As has been said, if no one owned investment properties, there’d be nowhere to rent. There aint enough places to rent in this town as there is.

We DO NOT live in a centrally controlled economy – we live in a market based economy. You CANNOT expect the government to fix this problem for you. Right or wrong, you are going to have to fix it yourself.

nyssa76 nyssa76 7:07 pm 28 Oct 07

Special G, I’m sure he’d love to be in Iraq….

But in the real world it’s not like that.

Compassion and empathy are no more. It’s all about ‘what can I get for me?’.

I hope the market drops to the point that the price of housing halves. Maybe then all the greedy bastards paying off $450,000 loans will realise just how greedy they were.

Special G Special G 7:00 pm 28 Oct 07

And I even had pizza tonight – I’ll laugh right now though. Centre of Melbourne you get a tiny shoe box 2 bed town house for upwards of $700,000, why? because that’s what people will pay.

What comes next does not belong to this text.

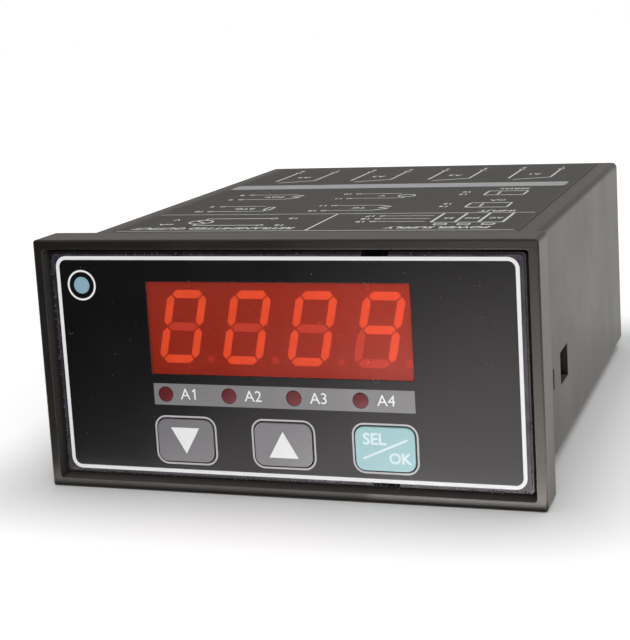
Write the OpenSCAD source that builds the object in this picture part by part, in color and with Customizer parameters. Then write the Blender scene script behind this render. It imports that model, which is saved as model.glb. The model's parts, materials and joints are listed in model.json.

Times by people lived with parents while saving for a deposit, or never bought. If you want a cheap house on a big block, get out of Canberra, or any big city, and move to Woomera.

Nyssa – I understand from previous posts your husband is in defence – send him off to Iraq or somewhere for a couple of months and by the place outright. I’ve got single income mates in defence and Police who did exactly that – went overseas on the gravy train, saved their money, and on return bought an apartment/house.

A saying in real estate is ‘Time in, not timing’ – Previous history has shown the real estate market doubles every ten years – In the mid 70’s my parents bought their place for $68,000, at the time stretching their budget completely, large house, large block and at the time in the boonies, Aranda. 30 years on they are cheering and it was payed off along time ago.

What I am saying is wait another 30 years and a standard house in Canberra will be worth over a mil. But hey then again a mil just won’t buy what it used to.

Here’s my advice – buy a house/townhouse/unit that you can afford, sell it in a couple of years or use the equity to buy another place – sit back and laugh into your pizza at all the people whinging about how they can’t afford a house.